Why this Matters to the Person on the Street
You might be tempted to shrug this off as a fight between economists and bankers. It isn’t. It touches your wallet in at least three direct ways.
First, your loan didn’t get cheaper, even though the Bank says rates are falling. The Ghana Reference Rate, which banks use to price loans, fell from 15.90% to about 10.03% by May 2026 a huge drop on paper. But with banks able to earn a fat, risk-free return simply parking cash at the BoG, they’ve had little urgency to pass those savings on to the small business owner or the trader looking for working capital.
Second, your Treasury bill savings are earning far less than they used to.
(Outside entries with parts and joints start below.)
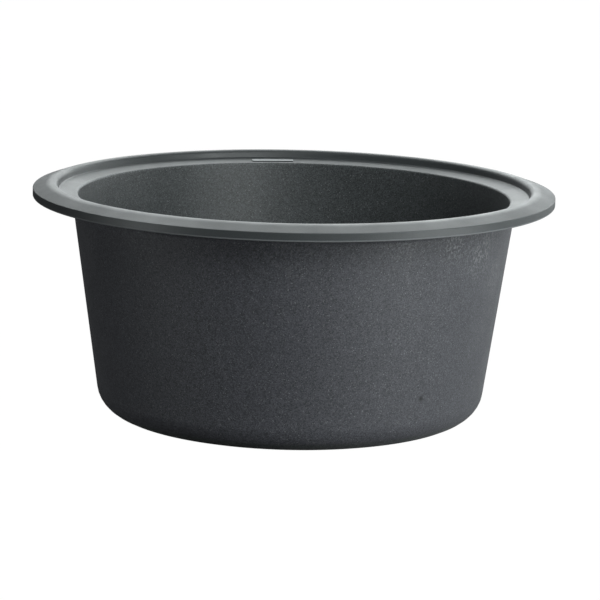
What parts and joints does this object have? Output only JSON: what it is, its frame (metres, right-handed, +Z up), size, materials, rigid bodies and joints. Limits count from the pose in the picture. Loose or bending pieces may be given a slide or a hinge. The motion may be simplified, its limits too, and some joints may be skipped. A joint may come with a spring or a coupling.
{
  "type": "undermount kitchen sink",
  "caption": "Round cast composite undermount sink bowl with a stepped rim, a lift-out basket strainer and a low waste body with a rear outlet.",
  "frame": {"origin": "on the bowl's vertical axis, in the plane of the rim's crest, which meets the underside of the worktop", "axes": "+Z up, +Y towards the waste outlet at the back, +X to the right seen from the front"},
  "size_m": [0.432, 0.432, 0.25],
  "materials": {
    "composite": "fine matt, speckled dark grey",
    "brass": "turned",
    "stainless": "satin pressed sheet",
    "polished_steel": "polished",
    "grey_seal": "soft matt",
    "black_rubber": "matt",
    "black_plastic": "fine moulded texture",
    "white_plastic": "smooth"
  },
  "bodies": {
    "sink": {"sink_bowl": "composite", "clip_insert_1": "brass", "clip_insert_2": "brass", "clip_insert_3": "brass", "clip_insert_4": "brass", "strainer_cup": "stainless", "flange_seal": "grey_seal", "waste_gasket": "black_rubber", "waste_body": "black_plastic", "thread_insert": "brass", "centre_screw": "stainless", "screw_washer": "stainless", "stem_clip": "stainless", "outlet_nut": "black_plastic", "outlet_slip_ring": "white_plastic", "outlet_washer": "black_rubber"},
    "basket": {"strainer_basket": "stainless", "basket_seal": "black_rubber", "basket_stem": "stainless", "stem_nut": "stainless", "basket_knob": "polished_steel"}
  },
  "joints": [
    {"name": "basket_lift", "type": "slide", "parent": "sink", "child": "basket", "axis": [0, 0, 1], "range_m": [0, 0.24]}
  ]
}
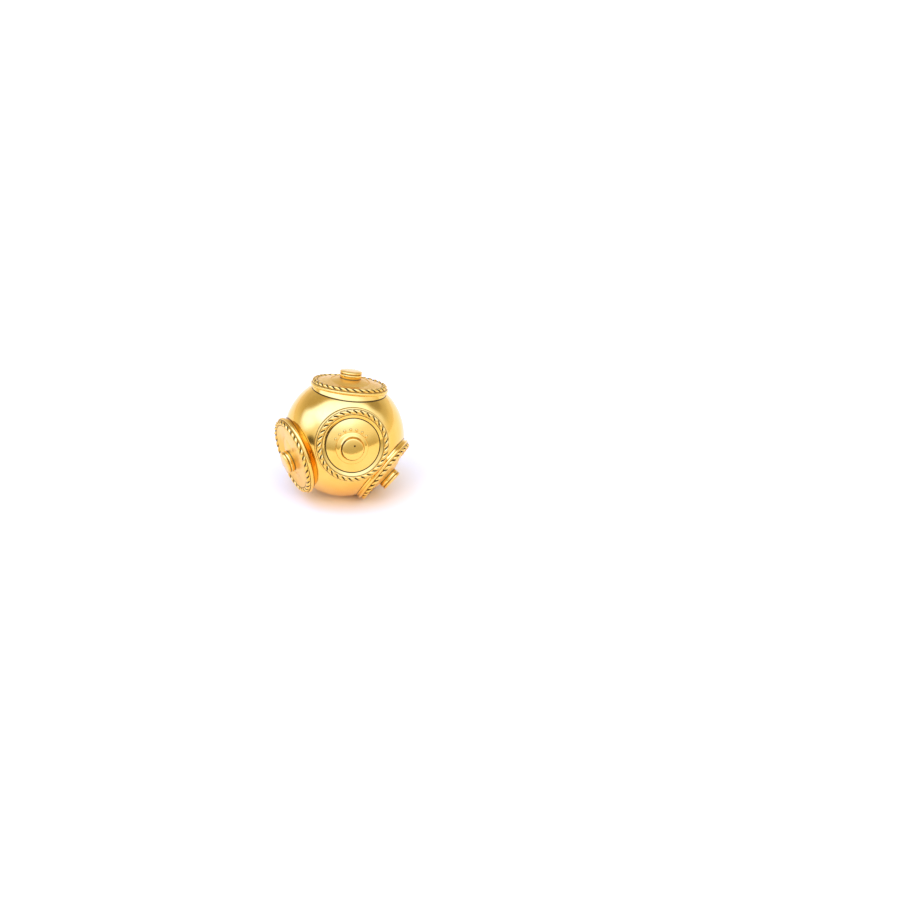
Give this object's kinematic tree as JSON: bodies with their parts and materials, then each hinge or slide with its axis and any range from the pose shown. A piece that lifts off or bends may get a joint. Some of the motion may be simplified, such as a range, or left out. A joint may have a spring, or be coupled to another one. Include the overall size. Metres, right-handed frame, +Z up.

If you’re used to the 25–30% T-bill glory days, brace yourself: 91-day rates near 5% are the new normal, at least for now, even as banks quietly earn double that from the central bank.
Third, you’re footing the bill either way. A loss-making central bank isn’t a free lunch. Central bank losses eventually show up somewhere in recapitalisation costs, in constrained policy space, or in the public purse having to backstop the institution that’s supposed to protect the cedi’s value.

The Bottomline
The next Monetary Policy Committee meeting, scheduled for 22nd July 2026, is being watched closely. It’s expected to offer the first formal signal on whether the Bank plans to keep running this expensive, high-stakes balancing act or whether a more targeted, cheaper approach to liquidity management is finally on the table.
Until then, the numbers keep telling the same uncomfortable story: two government-linked instruments, issued days apart in maturity, paying wildly different rates, one crashing toward 5%, the other locked above 10%.